## What you have to do
Please output exactly the lines of the material from the first through the line containing "blocky_stock = sorted(coarse_stock, key=lambda", and nothing more.

## Information shown
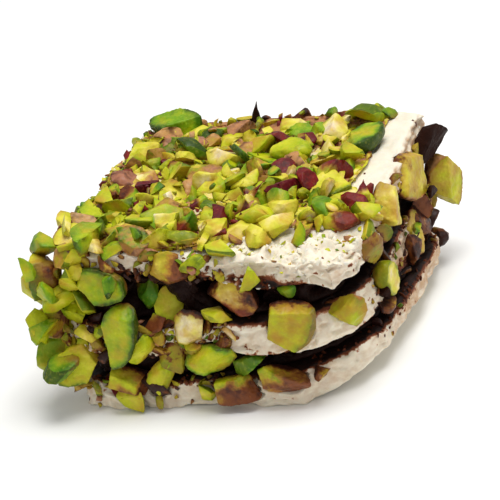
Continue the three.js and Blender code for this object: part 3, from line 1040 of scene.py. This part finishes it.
def joined_piece(name, laid, layer_name, material):
    """One piece made of all the fragments laid, each with its points, triangles, smoothness and colours."""
    points, triangles, smooth, colours = zip(*laid)
    starts = np.cumsum([0] + [len(part) for part in points[:-1]])
    shifted = [part + start for part, start in zip(triangles, starts)]
    mesh = bpy.data.meshes.new(name)
    mesh.from_pydata(np.concatenate(points), [], np.concatenate(shifted))
    mesh.shade_smooth()
    mesh.polygons.foreach_set("use_smooth", np.concatenate(smooth))
    layer = mesh.color_attributes.new(layer_name, "FLOAT_COLOR", "CORNER")
    layer.data.foreach_set("color", np.concatenate([part.reshape(-1, 4) for part in colours]).ravel())
    return place_piece(mesh, material)


coarse_stock = chop_stock(seed=3, count=26, cuts=[4, 5, 6], reach=(0.2, 0.5), bevel=0.06, longest=0.3)
medium_stock = chop_stock(seed=4, count=20, cuts=[4, 5, 6], reach=(0.15, 0.42), bevel=0.05, longest=0.45)
fine_stock = chop_stock(seed=5, count=14, cuts=[3, 4, 5], reach=(0.15, 0.45), bevel=0, longest=0)
blocky_stock = sorted(coarse_stock, key=lambda shape: -np.ptp(shape.points, axis=0).prod())[:8]

# The most striking chips. Each has its side, its place from the middle of the block as shares of half its
# size, its length in mm, its turn in degrees, its tone and its coat.
CHOSEN_CHIPS = [
    ("top", -0.38, 0.48, 5.2, -20, 0.06, 0), ("top", -0.6, 0.65, 4.6, 40, 0.7, 0.1),
    ("top", 0.06, -0.5, 4.4, 20, 0.5, 0.97), ("top", -0.43, -0.38, 3.4, 70, 0.5, 0.8),
    ("top", 0.46, -0.11, 3.2, 50, 0.5, 0.82), ("top", 0.75, -0.28, 4.8, 120, 0.5, 0.8),
    ("top", 0.79, -0.12, 3.4, 90, 0.5, 0.78), ("top", 0.36, 0.62, 5.2, 5, 0.86, 0),
    ("top", 0.32, -0.68, 4.8, 30, 0.76, 0), ("top", 0.65, -0.4, 4.6, 60, 0.22, 0),
    ("top", -0.22, -0.54, 5.8, -60, 0.28, 0), ("top", 0.38, -0.38, 4.4, 10, 0.72, 0),
    ("top", 0.23, -0.17, 4.2, 70, 0.26, 0), ("top", 0.54, 0.84, 5.8, 10, 0.38, 0),
    ("top", -0.17, 0.66, 4.8, 40, 0.75, 0.3), ("top", 0.01, 0.52, 5.6, 5, 0.46, 0),
    ("top", 0.58, 0.27, 4.8, 20, 0.45, 0), ("top", -0.66, -0.3, 4.8, 55, 0.45, 0),
    ("top", -0.66, -0.63, 4.8, 15, 0.8, 0.06), ("top", 0.66, 0.86, 3.0, 10, 0.06, 0),
    ("top", 0.86, -0.59, 4.0, 40, 0.2, 0.72), ("top", -0.6, -0.02, 4.4, 30, 0.8, 0.5),
    ("top", -0.62, 0.58, 3.8, 60, 0.6, 0.3), ("front", -0.66, 0.86, 3.8, 0, 0.6, 0),
    ("front", -0.65, 0.7, 3.4, 10, 0.7, 0), ("front", -0.46, 0.6, 3.2, 40, 0.2, 0),
    ("front", -0.32, 0.38, 4.4, 120, 0.06, 0), ("front", -0.21, 0.17, 5.2, 80, 0.44, 0),
    ("front", 0.48, 0.38, 2.8, 0, 0.1, 0), ("front", 0.31, 0.58, 4.2, 265, 0.42, 0),
    ("front", 0.21, -0.46, 5.0, 60, 0.02, 0), ("front", -0.77, 0.2, 3.8, 0, 0.66, 0),
    ("front", -0.5, -0.86, 4.2, 0, 0.46, 0), ("front", -0.06, -0.8, 3.0, 70, 0.5, 0),
    ("front", -0.86, -0.82, 4.8, 30, 0.16, 0), ("front", -0.37, -0.24, 4.4, 15, 0.5, 0),
    ("front", 0.14, 0.84, 4.4, 200, 0.74, 0), ("front", -0.22, 0.92, 4.2, 30, 0.6, 0.4),
    ("front", -0.92, 0.0, 4.4, 70, 0.3, 0), ("right", -0.61, 0.77, 3.2, 20, 0.3, 0),
    ("right", 0.43, 0.06, 3.8, 30, 0.5, 0.6), ("front_left", 0, 0.5, 4.4, 30, 0.3, 0),
    ("front_left", -0.06, 0.05, 4.6, 80, 0.5, 0), ("front_left", 0.05, -0.35, 4.6, 60, 0.2, 0),
    ("front_left", 0.1, 0.62, 4.4, 10, 0.45, 0), ("front_left", 0.08, 0.3, 4.4, 50, 0.35, 0),
    ("front_left", -0.02, 0.78, 3.6, 90, 0.3, 0), ("front", -0.82, 0.4, 5.0, 20, 0.4, 0),
    ("front", -0.86, 0.26, 4.6, 70, 0.5, 0), ("left", 0.8, 0.4, 5.0, 40, 0.45, 0),
    ("left", 0.86, -0.2, 5.4, 80, 0.4, 0), ("front_left", -0.12, -0.16, 5.2, 20, 0.42, 0),
    ("left", 0.88, -0.4, 6.2, 50, 0.3, 0), ("top", -0.87, -0.78, 5.2, 60, 0.25, 0),
]

laid = []
rng = random.Random(31)
for side, along, rise, size, turn, tone, coat in CHOSEN_CHIPS:
    outward = SIDES[side][0]
    hit = land(start_over(side, along, rise), -outward)
    if hit is None:
        continue
    shape = rng.choice(blocky_stock)
    facing = (hit[1] + 1.2 * outward).normalized()
    points = lay_down(shape, hit[0], facing, math.radians(turn), size * MM, (1, 1, 0.95), 0.2)
    points[:, 2] += max(0.0, TABLE_GAP - points[:, 2].min())
    skin = 1 if coat else rng.choice([0.3, 1])
    laid.append((points, shape.triangles, shape.smooth, nut_colours(shape, tone, coat, skin, 0.1)))

laid += scatter(
    coarse_stock, {"top": 200, "front": 12, "right": 7, "back": 34, "left": 30}, sizes=(4.0, 6.6), seed=21,
    gap=0.66, tilt=0.25, thin=(0.8, 1.15), sink=(0.1, 0.4), refuse={"sheet": 0.0, "cream": 0.5, "nut": 0.8},
    cover=nut_cover, paint=paint_nut)
chunks = joined_piece("pistachio_chunks", laid, "nut", nut_material)
landing["nut"].append(joined_tree([chunks]))

laid = scatter(
    medium_stock, {"top": 240, "front": 62, "right": 14, "back": 50, "left": 50}, sizes=(2.2, 4.0), seed=22,
    gap=0.7, tilt=0.3, thin=(0.8, 1.15), sink=(0.1, 0.35), refuse={"sheet": 0.0, "cream": 0.5, "nut": 0.85},
    cover=nut_cover, paint=paint_nut)
chips = joined_piece("pistachio_pieces", laid, "nut", nut_material)
landing["nut"].append(joined_tree([chips]))

refuse = {"sheet": 0.0, "cream": 0.3, "nut": 0.95}
laid = scatter(
    fine_stock, {"top": 300, "front": 260, "right": 60, "back": 120, "left": 120}, sizes=(0.7, 1.8), seed=23,
    gap=0.6, tilt=0.4, thin=(0.7, 1.1), sink=(0.0, 0.4), refuse=refuse,
    cover=nut_cover, paint=paint_nut, proud=1.4)
laid += scatter(
    fine_stock, {"top": 45}, sizes=(0.5, 1.2), seed=26,
    gap=1.2, tilt=0.4, thin=(0.7, 1.1), sink=(0.1, 0.4), refuse=refuse,
    cover=lambda side, point: torn_share(point), paint=paint_nut, proud=1.4)
joined_piece("pistachio_crumbs", laid, "nut", nut_material)


# ---------------------------------------------------------------- nougat and cocoa crumbs
# Flakes of nougat that tore loose on the bare front corner, and crumbs of dried chocolate cream that stick
# along the cut edges. A few bigger flakes of the cream lie on the right-hand end, and a spike of it stands at
# the back.


def same_marks(numbers, triangles):
    """The same four numbers at every corner."""
    return np.tile(np.float32(numbers), triangles.shape + (1,))


def plain_paint(numbers):
    """A painter for scatter that gives every fragment the same numbers."""
    return lambda rng, shape, side, point: same_marks(numbers, shape.triangles)


def torn_cover(side, point):
    """How thickly torn flakes lie: on the bare corner, and down its front."""
    p = point / MM
    if side == "top":
        return torn_share(point)
    return soft((p.x - 1) / 3) * soft((p.z - 17.5) / 2)


def cocoa_cover(side, point):
    """How thickly cocoa crumbs lie: along the cream, in patches."""
    patchy = soft(0.5 + noise.noise(point / MM * 0.3 + Vector((7, 7, 7))))
    if side == "top":
        return patchy * (0.06 * (1 - torn_share(point)))
    return patchy * (1 - soft((cream_distance(point) - 0.3) / 2.2))


laid = scatter(
    fine_stock, {"top": 90, "front": 30, "right": 8}, sizes=(0.6, 1.6), seed=24,
    gap=0.5, tilt=0.5, thin=(0.6, 0.9), sink=(0.5, 0.8), refuse={"sheet": 0.0, "cream": 0.9, "nut": 0.95},
    cover=torn_cover, paint=plain_paint((0.1, 0.3, 0, 1)))
joined_piece("nougat_crumbs", laid, "marks", nougat_material)

laid = scatter(
    fine_stock, {"top": 110, "front": 320, "right": 220, "back": 150, "left": 150}, sizes=(0.35, 1.2),
    seed=25, gap=0.5, tilt=0.5, thin=(0.5, 0.9), sink=(0.3, 0.6),
    refuse={"sheet": 0.0, "cream": 0.6, "nut": 0.4}, cover=cocoa_cover, paint=plain_paint((1, 1, 1, 1)))
joined_piece("cocoa_crumbs", laid, "marks", cream_material)


def thorn(length, width, bend):
    """The points and triangles of a thin curved spike of cream, pulled up by the knife, its foot at 0."""
    bm = bmesh.new()
    bmesh.ops.create_cone(bm, cap_ends=True, segments=9, radius1=width / 2, radius2=0.04 * width,
                          depth=length)
    rising = [e for e in bm.edges if abs(e.verts[0].co.z - e.verts[1].co.z) > 0]
    bmesh.ops.subdivide_edges(bm, edges=rising, cuts=5)
    bmesh.ops.triangulate(bm, faces=bm.faces)
    for v in bm.verts:
        rise = v.co.z / length + 0.5
        v.co.x += bend * length * rise * rise + 0.12 * width * noise.noise(v.co / width * 1.5)
        v.co.z += length / 2
    return as_arrays(bm)


# The bigger flakes. Each has its side, its place from the middle of the block as shares of half its size, its
# length in mm, its turn in degrees, and how thick it is.
COCOA_FLAKES = [
    ("right", 0.74, 0.5, 6.2, 60, 1.3), ("right", 0.46, 0.2, 3.2, 20, 0.7),
    ("right", -0.1, 0.3, 3.4, 100, 0.7), ("front", 0.88, -0.1, 2.4, 30, 0.6),
]
FLAKE_MARKS = (0.1, 0.1, 0.1, 1)
THORN_LENGTH = 3.8 * MM
THORN_WIDTH = 1.7 * MM
THORN_SINK = 0.3 * MM

laid = []
rng = random.Random(77)
for side, along, rise, size, turn, thick in COCOA_FLAKES:
    outward = SIDES[side][0]
    hit = land(start_over(side, along, rise), -outward)
    if hit is None:
        continue
    shape = rng.choice(blocky_stock)
    points = lay_down(shape, hit[0], outward, math.radians(turn), size * MM, (1, 0.8, thick), 0.25)
    laid.append((points, shape.triangles, shape.smooth, same_marks(FLAKE_MARKS, shape.triangles)))
above = block_middle + Vector((-0.15 * block_half.x, 0.92 * block_half.y, THROW_FROM))
foot = land(above, Vector((0, 0, -1)))[0]
points, triangles = thorn(THORN_LENGTH, THORN_WIDTH, 0.16)
points = points + np.array(foot) - np.array((0, 0, THORN_SINK))
laid.append((points, triangles, np.ones(len(triangles), dtype=bool), same_marks(FLAKE_MARKS, triangles)))
joined_piece("cocoa_flakes", laid, "marks", cream_material)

## Exercise solution
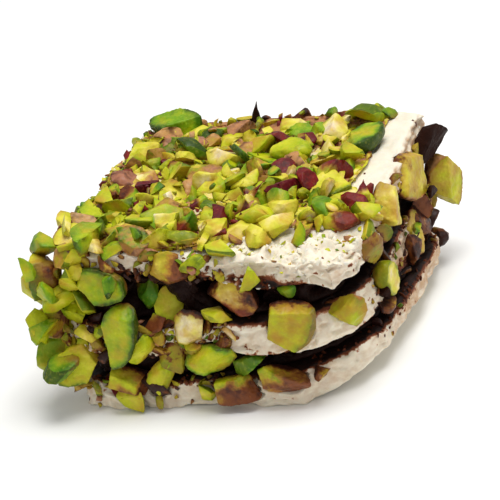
Continue the three.js and Blender code for this object: part 3, from line 1040 of scene.py. This part finishes it.
def joined_piece(name, laid, layer_name, material):
    """One piece made of all the fragments laid, each with its points, triangles, smoothness and colours."""
    points, triangles, smooth, colours = zip(*laid)
    starts = np.cumsum([0] + [len(part) for part in points[:-1]])
    shifted = [part + start for part, start in zip(triangles, starts)]
    mesh = bpy.data.meshes.new(name)
    mesh.from_pydata(np.concatenate(points), [], np.concatenate(shifted))
    mesh.shade_smooth()
    mesh.polygons.foreach_set("use_smooth", np.concatenate(smooth))
    layer = mesh.color_attributes.new(layer_name, "FLOAT_COLOR", "CORNER")
    layer.data.foreach_set("color", np.concatenate([part.reshape(-1, 4) for part in colours]).ravel())
    return place_piece(mesh, material)


coarse_stock = chop_stock(seed=3, count=26, cuts=[4, 5, 6], reach=(0.2, 0.5), bevel=0.06, longest=0.3)
medium_stock = chop_stock(seed=4, count=20, cuts=[4, 5, 6], reach=(0.15, 0.42), bevel=0.05, longest=0.45)
fine_stock = chop_stock(seed=5, count=14, cuts=[3, 4, 5], reach=(0.15, 0.45), bevel=0, longest=0)
blocky_stock = sorted(coarse_stock, key=lambda shape: -np.ptp(shape.points, axis=0).prod())[:8]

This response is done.